--- start ---

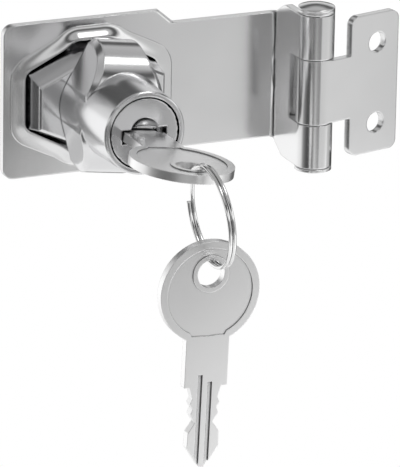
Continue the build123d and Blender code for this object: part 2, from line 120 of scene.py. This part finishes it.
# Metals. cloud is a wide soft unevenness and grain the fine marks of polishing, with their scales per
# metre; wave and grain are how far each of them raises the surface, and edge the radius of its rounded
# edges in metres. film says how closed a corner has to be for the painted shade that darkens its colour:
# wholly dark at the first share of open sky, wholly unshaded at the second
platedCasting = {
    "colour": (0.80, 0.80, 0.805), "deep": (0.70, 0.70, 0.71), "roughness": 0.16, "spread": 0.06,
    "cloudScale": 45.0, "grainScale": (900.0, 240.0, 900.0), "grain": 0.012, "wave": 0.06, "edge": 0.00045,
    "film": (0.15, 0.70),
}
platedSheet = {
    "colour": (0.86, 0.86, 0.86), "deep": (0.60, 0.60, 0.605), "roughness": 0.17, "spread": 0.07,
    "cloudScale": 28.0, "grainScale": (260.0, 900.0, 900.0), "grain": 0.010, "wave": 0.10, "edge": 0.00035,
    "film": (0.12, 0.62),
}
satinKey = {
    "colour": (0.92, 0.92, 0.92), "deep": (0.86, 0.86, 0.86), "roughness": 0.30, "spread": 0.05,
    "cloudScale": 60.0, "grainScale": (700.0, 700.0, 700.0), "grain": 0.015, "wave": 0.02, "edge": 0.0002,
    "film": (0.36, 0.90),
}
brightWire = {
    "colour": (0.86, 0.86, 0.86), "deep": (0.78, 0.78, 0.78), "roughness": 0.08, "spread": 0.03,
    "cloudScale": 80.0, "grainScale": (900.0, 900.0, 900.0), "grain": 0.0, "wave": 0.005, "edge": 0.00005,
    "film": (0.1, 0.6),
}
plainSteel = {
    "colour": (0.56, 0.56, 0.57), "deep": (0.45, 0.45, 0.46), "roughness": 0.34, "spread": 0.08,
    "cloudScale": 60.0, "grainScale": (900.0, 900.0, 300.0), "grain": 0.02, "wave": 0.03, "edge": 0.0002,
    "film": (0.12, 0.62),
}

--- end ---
--- start ---

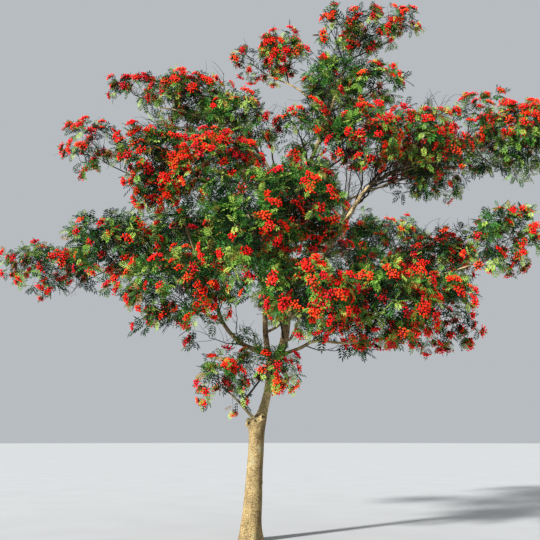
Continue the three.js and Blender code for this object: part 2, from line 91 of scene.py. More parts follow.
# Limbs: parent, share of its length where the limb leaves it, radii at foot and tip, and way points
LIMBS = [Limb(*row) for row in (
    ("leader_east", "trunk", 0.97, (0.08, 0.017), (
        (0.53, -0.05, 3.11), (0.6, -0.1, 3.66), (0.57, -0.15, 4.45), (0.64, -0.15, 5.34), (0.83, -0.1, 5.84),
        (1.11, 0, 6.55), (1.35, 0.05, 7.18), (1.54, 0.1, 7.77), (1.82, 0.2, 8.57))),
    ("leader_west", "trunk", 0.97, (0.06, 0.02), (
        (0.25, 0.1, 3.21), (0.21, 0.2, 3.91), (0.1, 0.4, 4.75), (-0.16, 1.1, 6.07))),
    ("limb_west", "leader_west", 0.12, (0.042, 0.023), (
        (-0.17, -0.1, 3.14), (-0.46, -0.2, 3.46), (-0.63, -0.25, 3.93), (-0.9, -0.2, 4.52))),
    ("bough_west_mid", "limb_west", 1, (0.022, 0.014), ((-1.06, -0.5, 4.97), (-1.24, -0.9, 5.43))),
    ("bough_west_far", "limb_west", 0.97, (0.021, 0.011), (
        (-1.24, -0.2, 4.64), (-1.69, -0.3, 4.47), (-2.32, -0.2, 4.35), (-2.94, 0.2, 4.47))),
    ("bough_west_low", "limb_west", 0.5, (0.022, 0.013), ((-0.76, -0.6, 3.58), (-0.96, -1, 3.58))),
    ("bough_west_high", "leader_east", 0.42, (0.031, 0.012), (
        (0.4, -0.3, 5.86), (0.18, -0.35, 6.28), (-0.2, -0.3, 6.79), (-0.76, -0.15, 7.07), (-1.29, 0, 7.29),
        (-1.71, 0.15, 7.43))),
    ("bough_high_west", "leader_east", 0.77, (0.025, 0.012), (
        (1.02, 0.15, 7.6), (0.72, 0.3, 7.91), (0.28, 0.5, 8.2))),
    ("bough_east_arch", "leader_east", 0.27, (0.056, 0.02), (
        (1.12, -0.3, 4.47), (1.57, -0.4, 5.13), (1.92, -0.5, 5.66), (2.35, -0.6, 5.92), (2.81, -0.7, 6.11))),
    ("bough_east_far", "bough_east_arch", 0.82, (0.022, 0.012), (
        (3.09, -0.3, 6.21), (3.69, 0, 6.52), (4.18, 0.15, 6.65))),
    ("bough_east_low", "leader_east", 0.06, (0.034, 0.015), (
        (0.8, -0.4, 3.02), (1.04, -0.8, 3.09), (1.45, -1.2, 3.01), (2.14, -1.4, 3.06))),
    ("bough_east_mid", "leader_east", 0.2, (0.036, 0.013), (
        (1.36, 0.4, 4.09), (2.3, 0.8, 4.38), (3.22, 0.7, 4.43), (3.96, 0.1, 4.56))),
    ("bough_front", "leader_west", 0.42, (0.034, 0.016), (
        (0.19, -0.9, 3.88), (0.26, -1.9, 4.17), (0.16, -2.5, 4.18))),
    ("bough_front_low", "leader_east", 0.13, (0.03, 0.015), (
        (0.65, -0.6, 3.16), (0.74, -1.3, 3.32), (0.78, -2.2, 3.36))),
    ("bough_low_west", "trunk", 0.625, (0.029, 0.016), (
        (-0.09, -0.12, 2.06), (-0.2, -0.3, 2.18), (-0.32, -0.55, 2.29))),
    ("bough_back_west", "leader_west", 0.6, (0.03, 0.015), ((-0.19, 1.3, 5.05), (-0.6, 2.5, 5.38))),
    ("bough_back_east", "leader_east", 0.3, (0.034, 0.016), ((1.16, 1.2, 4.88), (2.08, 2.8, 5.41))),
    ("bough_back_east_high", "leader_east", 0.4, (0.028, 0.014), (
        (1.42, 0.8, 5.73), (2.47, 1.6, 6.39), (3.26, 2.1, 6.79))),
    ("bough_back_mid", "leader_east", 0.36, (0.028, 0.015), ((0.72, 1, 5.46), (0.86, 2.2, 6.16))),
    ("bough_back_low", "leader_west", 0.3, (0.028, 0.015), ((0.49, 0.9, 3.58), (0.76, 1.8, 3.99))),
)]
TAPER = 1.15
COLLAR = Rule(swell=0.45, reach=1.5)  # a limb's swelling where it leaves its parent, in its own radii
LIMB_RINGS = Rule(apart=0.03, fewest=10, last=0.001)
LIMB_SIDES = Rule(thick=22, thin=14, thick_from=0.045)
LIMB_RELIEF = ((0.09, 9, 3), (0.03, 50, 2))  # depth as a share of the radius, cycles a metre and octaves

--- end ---
--- start ---

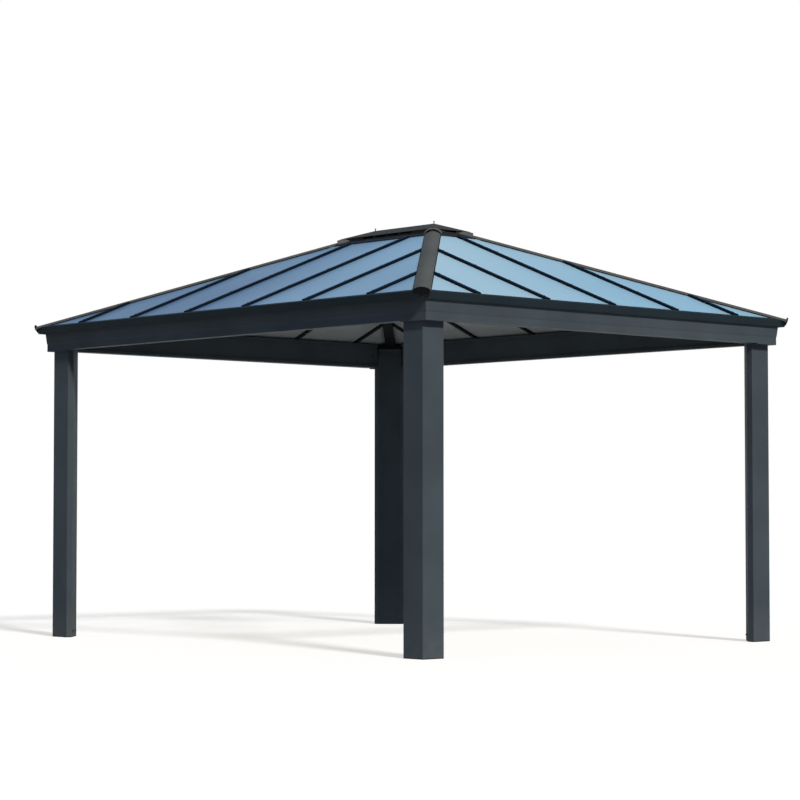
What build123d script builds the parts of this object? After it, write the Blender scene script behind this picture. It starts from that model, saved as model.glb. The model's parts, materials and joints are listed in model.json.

--- end ---

- **Given task**:
Tally up the lines holding the string "parts" in this listing, and report the total alone.

- **Result**:
2